**DATA BLOCK**:
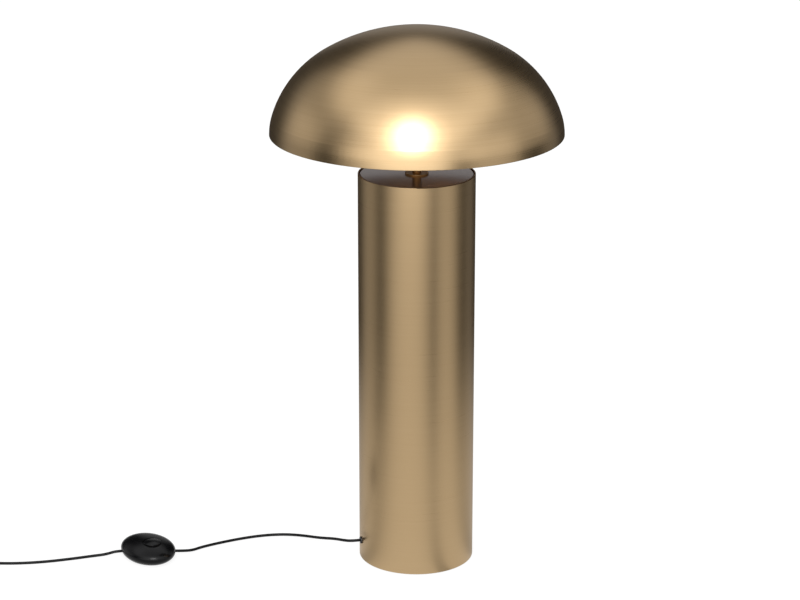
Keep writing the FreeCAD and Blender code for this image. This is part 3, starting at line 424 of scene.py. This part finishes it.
def plug_black():
    return moulded("plug_black", (0.018, 0.018, 0.019), (0.011, 0.011, 0.012), 0.36, 0.48)


def felt():
    """Pressed felt: tangled fibres."""
    material, tree, shader = surface("felt", sheen_weight=0.4, sheen_roughness=0.6)
    fibres = noise(tree, place(tree), 1100.0, detail=6.0, roughness=0.8)
    clouds = noise(tree, place(tree), 90.0, detail=3.0)
    tone = weighted(tree, fibres, 0.7, clouds, 0.3)
    dark, light = (0.012, 0.012, 0.013), (0.055, 0.055, 0.058)
    colour = mixed(tree, ranged(tree, tone, *NARROW_SPREAD), dark, light)
    roughness = ranged(tree, fibres, *NOISE_SPREAD, 0.85, 1.0)
    connect(tree, shader, colour, roughness, bump(tree, fibres, distance=0.0003, strength=0.8))
    return material


def opal_glass():
    """White opal glass of the bulb, unlit."""
    material, tree, shader = surface("opal_glass", coat_weight=0.6, coat_roughness=0.05,
                                     subsurface_weight=0.15, subsurface_scale=0.004)
    clouds = noise(tree, place(tree), 25.0)
    colour = mixed(tree, clouds, (0.80, 0.80, 0.785), (0.86, 0.86, 0.85))
    connect(tree, shader, colour, ranged(tree, clouds, *NOISE_SPREAD, 0.12, 0.2))
    return material


def make_materials():
    """One material for each slot of the record."""
    return {
        "column_brass": column_brass(), "shade_brass": shade_brass(), "cap_brass": plate_brass(),
        "zinc_steel": zinc_steel(), "ballast_iron": ballast_iron(), "base_steel": base_steel(),
        "felt": felt(), "holder_black": holder_black(), "switch_black": switch_black(),
        "ceramic": ceramic(), "contact_brass": contact_brass(), "lead_sheath": lead_sheath(),
        "core_brown": core_brown(), "tie_black": tie_black(), "foot_rubber": foot_rubber(),
        "opal_glass": opal_glass(), "bulb_white": bulb_white(), "bulb_alu": bulb_alu(),
        "insulator_black": insulator_black(), "plug_black": plug_black(),
        "pin_metal": pin_metal(),
    }


def dress(leads):
    """Every CAD node and the leads take the finish of their slot."""
    materials = make_materials()
    for part in frame["record"]["subparts"]:
        data = nodes[part["node"]].data
        data.materials.clear()
        data.materials.append(materials[part["material_slot"]])
    for lead in leads:
        lead.data.materials.append(materials["lead_sheath"])


def squash_spring():
    """The foot switch's spring gets its own copy of its mesh."""
    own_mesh(nodes["button_spring"])


# ---------------------------------------------------------------- studio
# soft panels round the lamp at its own height: azimuth from the camera towards +X, half width,
# level; a level below zero is a gap between two panels
PANELS = ((-14.0, 58.0, 0.85), (-100.0, 32.0, 0.42), (-74.0, 14.0, -0.22),
          (32.0, 10.0, -0.55), (58.0, 33.0, 0.70), (122.0, 18.0, 0.22))
BACK_PANEL = (180.0, 14.0, 0.28)
DARK_LEVEL = 0.03
# broad soft lights above the panels: azimuth, elevation, half width, level
GLOWS = ((-4.0, 17.0, 72.0, 1.05), (-108.0, 34.0, 42.0, 0.42), (92.0, 31.0, 48.0, 0.56))

# the ceiling starts at these rises of a direction, and ends where a direction leans out too far
CEILING_LEVEL = 0.84
CEILING_FROM, CEILING_FULL = 0.22, 0.55
CEILING_SIDE_SHARE, CEILING_BACK_SHARE = 0.77, 0.62
CEILING_END, CEILING_WHOLE = 1.22, 0.60
LEAST_RISE = 0.01

DULL_LIGHT = 0.75
DEEP_LEVEL, DEEP_TINT = 0.34, (1.0, 0.66, 0.32)
# the world counts one bounce more than the floor does for the same reflection
DEEP_IN_WORLD, DEEP_ON_FLOOR = 2.5, 1.5

FLOOR_SIZE = 30.0
FLOOR_GREY, FLOOR_PALE = (0.90, 0.90, 0.90), (0.93, 0.93, 0.93)
FLOOR_GLOW, FLOOR_GLOW_SHARE = 1.15, 0.75
NEAR_FLOOR, FAR_FLOOR = 0.25, 1.05
NEAR_FLOOR_LEVEL, NEAR_FLOOR_SHARE = 0.56, 0.42
PATCH_AZIMUTH = -3.0
PATCH_FROM, PATCH_FULL, PATCH_WIDTH, PATCH_LEVEL = 2.0, 3.0, 40.0, 1.5

KEY_TARGET = Vector((0.0, 0.0, 0.60))
KEY_AZIMUTH, KEY_ELEVATION, KEY_DISTANCE = -4.0, 33.0, 3.4
KEY_WIDTH, KEY_HEIGHT, KEY_RADIANCE = 1.5, 2.1, 7.0


def towards(azimuth, elevation=0.0):
    """The direction of an azimuth, counted from the camera towards +X, and an elevation."""
    turn, rise = math.radians(azimuth), math.radians(elevation)
    out = math.cos(rise)
    return Vector((math.sin(turn) * out, -math.cos(turn) * out, math.sin(rise)))


def lobe(tree, unit, way, half_width, strength):
    """A soft patch of light round a direction."""
    along = vector_calculate(tree, "DOT_PRODUCT", unit, tuple(way))["Value"]
    edge = math.cos(math.radians(half_width))
    return ranged(tree, along, edge, 1.0, 0.0, strength, smooth=True)


def level_way(tree, direction):
    """A direction without its rise, of unit length."""
    flat = vector_calculate(tree, "MULTIPLY", direction, (1.0, 1.0, 0.0))[0]
    return vector_calculate(tree, "NORMALIZE", flat)[0]


def panel_level(tree, direction, panels):
    """How bright the panels round the lamp are towards a direction."""
    unit = level_way(tree, direction)
    level = DARK_LEVEL
    for azimuth, half_width, strength in panels:
        panel = lobe(tree, unit, towards(azimuth), half_width, strength)
        level = calculate(tree, "ADD", level, panel)
    return calculate(tree, "MAXIMUM", calculate(tree, "MINIMUM", level, 1.0), 0.0)


def ceiling_level(tree, direction):
    """The pale ceiling: it ends sooner to the sides, and behind the lamp."""
    x, y, z = add(tree, "ShaderNodeSeparateXYZ", inputs={0: direction}).outputs
    rise = calculate(tree, "MAXIMUM", z, LEAST_RISE)
    side = calculate(tree, "DIVIDE", calculate(tree, "ABSOLUTE", x), rise)
    back = calculate(tree, "DIVIDE", calculate(tree, "MAXIMUM", y, 0.0), rise)
    out = weighted(tree, side, CEILING_SIDE_SHARE, back, CEILING_BACK_SHARE)
    return ranged(tree, out, CEILING_END, CEILING_WHOLE, 0.0, CEILING_LEVEL, smooth=True)


def deep_reflection(tree, path, strength, depth):
    """A reflection of a reflection is dimmer and browner, as between two sheets of brass."""
    again = calculate(tree, "GREATER_THAN", path.outputs["Ray Depth"], depth)
    deep = calculate(tree, "MULTIPLY", again, path.outputs["Is Glossy Ray"])
    dimmed = calculate(tree, "MULTIPLY", strength, blend(tree, deep, 1.0, DEEP_LEVEL))
    return dimmed, mixed(tree, deep, WHITE, DEEP_TINT)


def studio_reflection(tree):
    """How bright the studio looks in shiny surfaces."""
    direction = add(tree, "ShaderNodeTexCoord").outputs["Generated"]
    height = add(tree, "ShaderNodeSeparateXYZ", inputs={0: direction}).outputs["Z"]
    panels = panel_level(tree, direction, (*PANELS, BACK_PANEL))
    above = ranged(tree, height, CEILING_FROM, CEILING_FULL, smooth=True)
    level = blend(tree, above, panels, ceiling_level(tree, direction))
    for azimuth, elevation, half_width, strength in GLOWS:
        glow = lobe(tree, direction, towards(azimuth, elevation), half_width, strength)
        level = calculate(tree, "ADD", level, glow)
    return level


def make_world():
    """White to the camera, an even pale light on dull surfaces, and the studio in shiny ones."""
    world = bpy.data.worlds.new("studio")
    bpy.context.scene.world = world
    world.use_nodes = True
    tree = world.node_tree
    tree.nodes.clear()
    reflected = studio_reflection(tree)
    path = add(tree, "ShaderNodeLightPath")
    lit = blend(tree, path.outputs["Is Glossy Ray"], DULL_LIGHT, reflected)
    seen = calculate(tree, "MAXIMUM", path.outputs["Is Camera Ray"],
                     path.outputs["Is Transmission Ray"])
    shown = blend(tree, seen, lit, 1.0)
    strength, colour = deep_reflection(tree, path, shown, DEEP_IN_WORLD)
    background = add(tree, "ShaderNodeBackground", inputs={"Strength": strength, "Color": colour})
    output = add(tree, "ShaderNodeOutputWorld")
    tree.links.new(background.outputs[0], output.inputs["Surface"])


def floor_reflection(tree, here):
    """How bright the floor looks in shiny surfaces: even near the lamp, as the panels far off."""
    distance = vector_calculate(tree, "LENGTH", here)["Value"]
    panels = panel_level(tree, here, PANELS)
    near = calculate(tree, "ADD", calculate(tree, "MULTIPLY", panels, NEAR_FLOOR_SHARE),
                     NEAR_FLOOR_LEVEL)
    level = blend(tree, ranged(tree, distance, NEAR_FLOOR, FAR_FLOOR, smooth=True), near, panels)
    patch = lobe(tree, level_way(tree, here), towards(PATCH_AZIMUTH), PATCH_WIDTH, PATCH_LEVEL)
    far_off = ranged(tree, distance, PATCH_FROM, PATCH_FULL, smooth=True)
    return calculate(tree, "ADD", level, calculate(tree, "MULTIPLY", patch, far_off))


def floor_material():
    """White to the camera with the lamp's soft shadow, the studio's floor in shiny surfaces."""
    material = bpy.data.materials.new("floor")
    material.use_nodes = True
    tree = material.node_tree
    tree.nodes.clear()
    here = place(tree)
    path = add(tree, "ShaderNodeLightPath")
    strength, tint = deep_reflection(tree, path, floor_reflection(tree, here), DEEP_ON_FLOOR)
    light = {"Strength": strength, "Color": tint}
    reflected = add(tree, "ShaderNodeEmission", inputs=light).outputs[0]
    colour = mixed(tree, noise(tree, here, 30.0, detail=4.0), FLOOR_GREY, FLOOR_PALE)
    paint = add(tree, "ShaderNodeBsdfDiffuse", inputs={"Color": colour}).outputs[0]
    white = add(tree, "ShaderNodeEmission", inputs={"Strength": FLOOR_GLOW}).outputs[0]
    seen = shader_choice(tree, FLOOR_GLOW_SHARE, paint, white)
    lit = shader_choice(tree, path.outputs["Is Glossy Ray"], paint, reflected)
    above = shader_choice(tree, path.outputs["Is Camera Ray"], lit, seen)
    under = add(tree, "ShaderNodeBsdfTransparent").outputs[0]
    backfacing = add(tree, "ShaderNodeNewGeometry").outputs["Backfacing"]
    output = add(tree, "ShaderNodeOutputMaterial")
    whole = shader_choice(tree, backfacing, above, under)
    tree.links.new(whole, output.inputs["Surface"])
    return material


def make_floor():
    """Pale floor, see-through from below."""
    bpy.ops.mesh.primitive_plane_add(size=FLOOR_SIZE, location=(0.0, 0.0, 0.0))
    floor = bpy.context.object
    floor.name = "floor"
    floor.data.materials.append(floor_material())


def make_key():
    """An oval softbox above the camera, aimed at the shade."""
    way = towards(KEY_AZIMUTH, KEY_ELEVATION)
    data = bpy.data.lights.new("key", "AREA")
    data.shape = "ELLIPSE"
    data.size, data.size_y = KEY_WIDTH, KEY_HEIGHT
    area = KEY_WIDTH * KEY_HEIGHT * math.pi / 4
    data.energy = KEY_RADIANCE * math.pi * area
    key = placed("key", data)
    key.location = KEY_TARGET + way * KEY_DISTANCE
    key.rotation_euler = (-way).to_track_quat("-Z", "Y").to_euler()
    key.visible_camera = False


make_camera()
leads = make_leads()
dress(leads)
squash_spring()
make_world()
make_floor()
make_key()
bpy.context.scene.view_settings.view_transform = "Standard"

**PROMPT**: Track down the lines that include the word "scene" and copy them.

**ANSWER BELOW**:
Keep writing the FreeCAD and Blender code for this image. This is part 3, starting at line 424 of scene.py. This part finishes it.
    bpy.context.scene.world = world
bpy.context.scene.view_settings.view_transform = "Standard"